▶ Your instructions: Write out again the entries from the first line to the line that includes "1.0) * 0.8).mix(colour, MOULD_DARK)", keeping both of those lines.

▶ Material for this exercise:
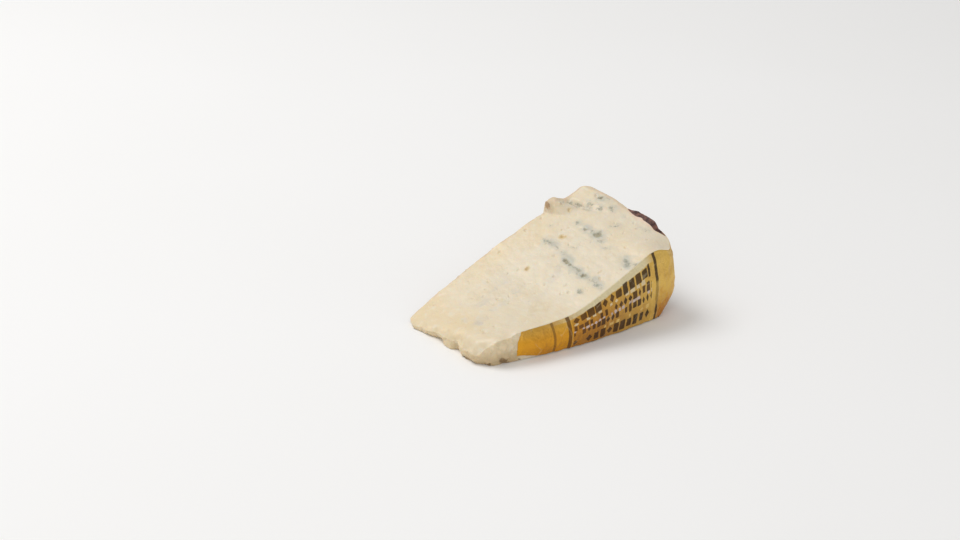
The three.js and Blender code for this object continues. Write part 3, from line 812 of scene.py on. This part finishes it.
# The mould: a haze with ragged grey patches in it and darker hearts in those.
colour = ((spot.field("haze") + uneven * 0.8).step(0.08, 0.85) * 0.75).mix(colour, HAZE)
mouldy = (spot.field("mould") + fine * 0.9 + uneven * 0.9).step(0.26, 0.72)
colour = (mouldy * 0.72).mix(colour, MOULD_GREY)
colour = ((spot.field("mould") + fine * 1.3).step(0.64, 1.0) * 0.8).mix(colour, MOULD_DARK)

# Painted shade in the hollows; eyes, the crack, the cut's borders beside the rind; stains with painted
# shadow.
colour = (spot.field("hollow") * 0.4).mix(colour, CRUMB_PAINTED_SHADE)
colour = (spot.field("eye") * 0.85).mix(colour, EYE)
colour = ((spot.field("crack") + fine * 0.7 + uneven).step(0.3, 1.1) * 0.5).mix(colour, CRACK_GREY)
colour = ((spot.field("rind_edge") + uneven * 0.8).step(0.2, 0.9) * 0.7).mix(colour, RIND_EDGE)
colour = (spot.field("pink_edge") * 0.7).mix(colour, PINK_EDGE)
colour = ((spot.field("stain_and_shadow") + uneven * 0.9 + fine * 0.6).step(0.25, 1.0) * 0.8).mix(colour, STAIN_AND_SHADOW)

# The rind: tan and grey clouds, pink blotches, brown and painted shade in its dips, pale bloom on its crests,
# dark flecks, and a shaded stretch. Then the maroon lip and the needles' holes in painted shade lie over it.
crest = spot.field("rind_crest") - 0.5
flecks = (spot.noise(0.8, 2.0) - 0.5 - crest * 0.2).step(0.06, 0.3)
rind = (clouds.step(0.35, 0.65) * 0.8).mix(RIND_TAN, RIND_GREY)
rind = ((blotches + uneven * 0.6).step(-0.05, 0.25) * 0.6).mix(rind, RIND_PINK)
rind = ((uneven * 0.9 + fine * 0.9 - crest * 0.7).step(0.0, 0.55) * 0.8).mix(rind, RIND_BROWN_AND_SHADE)
rind = ((crest * 0.5 - blotches + fine * 1.3).step(0.0, 0.55) * 0.75).mix(rind, RIND_BLOOM)
rind = (flecks * 0.45).mix(rind, RIND_BROWN_AND_SHADE)
rind = ((spot.field("shaded_rind") + uneven * 1.2).step(0.3, 0.9) * 0.7).mix(rind, RIND_SHADED)
colour = (spot.field("rind") + fine * 0.8).step(0.3, 0.7).mix(colour, rind)
maroon = (mottle + fine * 0.5).step(0.35, 0.72).mix(RIND_MAROON, RIND_REDDISH)
colour = (spot.field("dark_rind") + uneven * 0.9).step(0.25, 0.75).mix(colour, maroon)
colour = (spot.field("pricked") * 0.7).mix(colour, HOLE_PAINTED_SHADE)

# Mould, rind and crumbs are drier than the moist cut, and rougher to the touch.
dry = mouldy * 0.35 + spot.field("rind") * 0.25 + spot.field("crumbly") * 0.12
roughness = 0.42 + uneven * 0.3 + dry
grain = spot.noise(0.7, 3.0) * 0.5 + speckle * 0.5 + spot.noise(0.35, 1.0) * mouldy
grain = grain + spot.noise(2.4, 6.0) * spot.field("rind") * 7.0
bumps = spot.node("ShaderNodeBump", {}, {"Strength": 0.3, "Distance": 0.0005, "Height": grain})
connect(shader, {"Base Color": colour, "Roughness": roughness, "Normal": bumps})
cheese.data.materials.append(paste)
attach(cheese, "root")
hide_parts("cheese")


# ==== The label ====
# Thin golden foil, printed in brown, that was stuck to the drum's flat end and folded a little way round to
# its outer wall. The wire cut it along with the cheese, so its upper edge follows the upper cut.

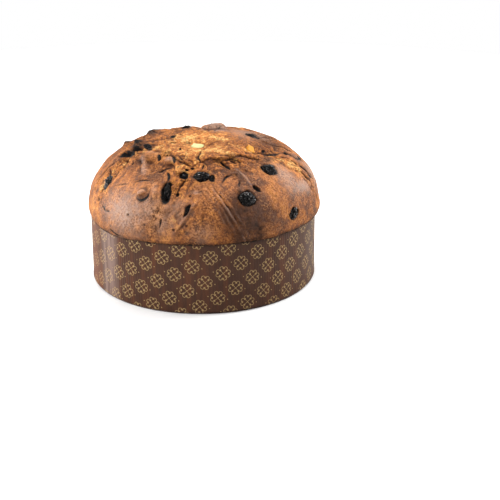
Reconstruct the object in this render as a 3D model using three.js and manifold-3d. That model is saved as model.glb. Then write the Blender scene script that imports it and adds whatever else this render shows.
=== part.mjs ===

▶ Reply to the task:
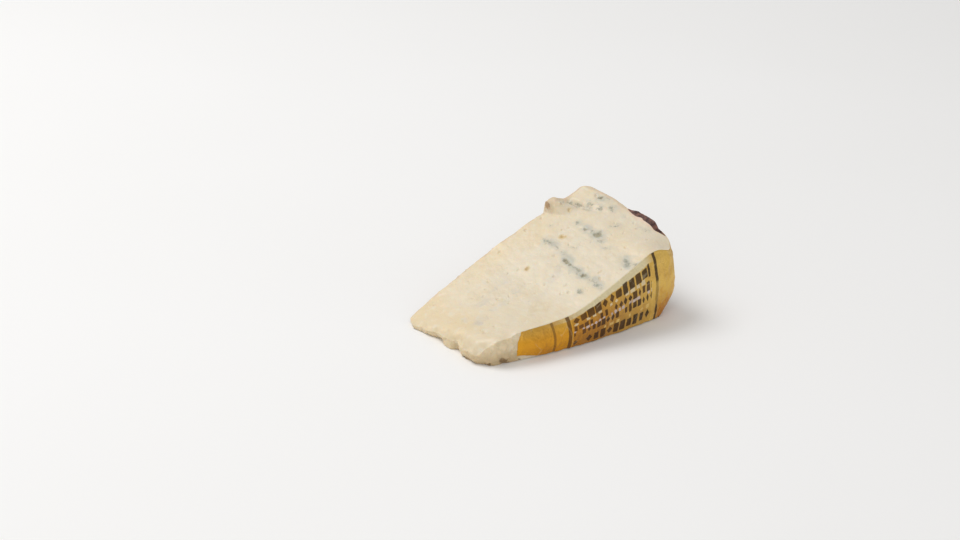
The three.js and Blender code for this object continues. Write part 3, from line 812 of scene.py on. This part finishes it.
# The mould: a haze with ragged grey patches in it and darker hearts in those.
colour = ((spot.field("haze") + uneven * 0.8).step(0.08, 0.85) * 0.75).mix(colour, HAZE)
mouldy = (spot.field("mould") + fine * 0.9 + uneven * 0.9).step(0.26, 0.72)
colour = (mouldy * 0.72).mix(colour, MOULD_GREY)
colour = ((spot.field("mould") + fine * 1.3).step(0.64, 1.0) * 0.8).mix(colour, MOULD_DARK)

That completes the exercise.